**WHAT YOU HAVE TO DO:**
Copy the first line of the material below and every later line through the line containing "layer[vertex.index].value = line", without any other output.

**DATA PROVIDED:**

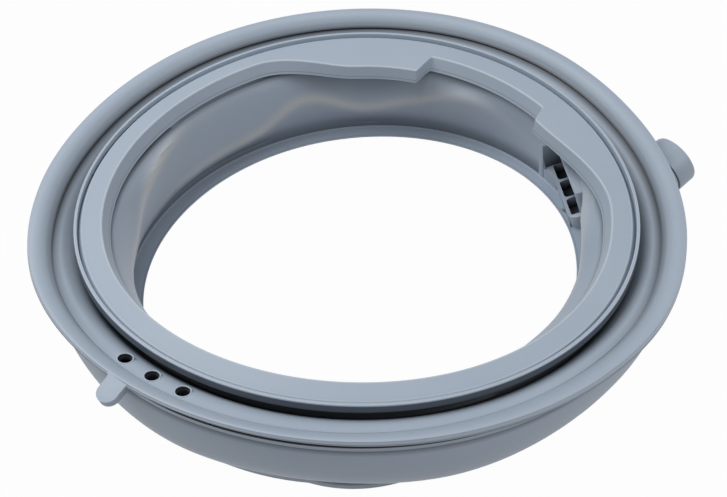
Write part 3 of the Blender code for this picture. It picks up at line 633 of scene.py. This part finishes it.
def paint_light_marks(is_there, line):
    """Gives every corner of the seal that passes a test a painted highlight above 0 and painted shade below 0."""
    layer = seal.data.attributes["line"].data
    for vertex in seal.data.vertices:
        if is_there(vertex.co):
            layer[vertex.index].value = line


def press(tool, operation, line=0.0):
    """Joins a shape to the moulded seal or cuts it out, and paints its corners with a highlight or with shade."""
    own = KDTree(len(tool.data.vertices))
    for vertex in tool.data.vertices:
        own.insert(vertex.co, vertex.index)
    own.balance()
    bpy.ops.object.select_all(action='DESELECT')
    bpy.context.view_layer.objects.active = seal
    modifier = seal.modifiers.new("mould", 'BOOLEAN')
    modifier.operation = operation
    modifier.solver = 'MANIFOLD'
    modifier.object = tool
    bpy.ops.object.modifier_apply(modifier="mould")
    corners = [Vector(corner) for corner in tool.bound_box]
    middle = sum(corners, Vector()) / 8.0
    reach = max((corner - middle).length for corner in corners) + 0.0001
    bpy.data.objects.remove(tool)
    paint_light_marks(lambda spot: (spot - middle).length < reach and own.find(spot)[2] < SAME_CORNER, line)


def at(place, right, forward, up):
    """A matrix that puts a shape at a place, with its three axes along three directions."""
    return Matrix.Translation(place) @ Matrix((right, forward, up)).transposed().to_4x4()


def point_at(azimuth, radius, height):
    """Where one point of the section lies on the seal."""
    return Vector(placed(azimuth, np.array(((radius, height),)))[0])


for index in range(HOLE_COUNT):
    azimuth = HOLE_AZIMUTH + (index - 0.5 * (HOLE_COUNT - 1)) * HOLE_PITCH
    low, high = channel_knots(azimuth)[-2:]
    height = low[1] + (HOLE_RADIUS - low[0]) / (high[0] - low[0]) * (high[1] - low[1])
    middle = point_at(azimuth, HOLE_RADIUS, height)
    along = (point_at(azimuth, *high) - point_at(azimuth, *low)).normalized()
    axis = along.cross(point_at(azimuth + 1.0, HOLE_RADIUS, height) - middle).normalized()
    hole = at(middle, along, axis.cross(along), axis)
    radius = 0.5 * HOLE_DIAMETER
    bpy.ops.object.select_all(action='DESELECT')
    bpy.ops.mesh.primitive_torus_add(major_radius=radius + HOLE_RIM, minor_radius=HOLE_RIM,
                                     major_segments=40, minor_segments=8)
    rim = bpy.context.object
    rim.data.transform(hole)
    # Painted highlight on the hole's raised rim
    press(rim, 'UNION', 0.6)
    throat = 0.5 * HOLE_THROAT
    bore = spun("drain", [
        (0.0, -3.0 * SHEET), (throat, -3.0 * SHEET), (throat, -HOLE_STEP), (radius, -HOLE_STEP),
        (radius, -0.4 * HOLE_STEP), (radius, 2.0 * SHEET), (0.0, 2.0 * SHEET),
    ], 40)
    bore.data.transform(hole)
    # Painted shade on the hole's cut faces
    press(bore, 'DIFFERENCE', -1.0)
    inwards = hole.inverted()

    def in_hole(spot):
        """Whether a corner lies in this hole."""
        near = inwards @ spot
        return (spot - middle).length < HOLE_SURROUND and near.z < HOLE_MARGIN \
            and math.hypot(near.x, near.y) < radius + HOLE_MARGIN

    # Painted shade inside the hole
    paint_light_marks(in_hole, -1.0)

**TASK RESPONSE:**
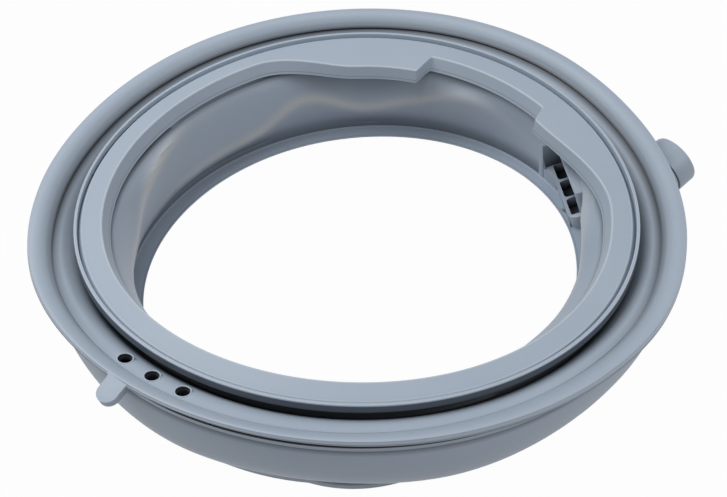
Write part 3 of the Blender code for this picture. It picks up at line 633 of scene.py. This part finishes it.
def paint_light_marks(is_there, line):
    """Gives every corner of the seal that passes a test a painted highlight above 0 and painted shade below 0."""
    layer = seal.data.attributes["line"].data
    for vertex in seal.data.vertices:
        if is_there(vertex.co):
            layer[vertex.index].value = line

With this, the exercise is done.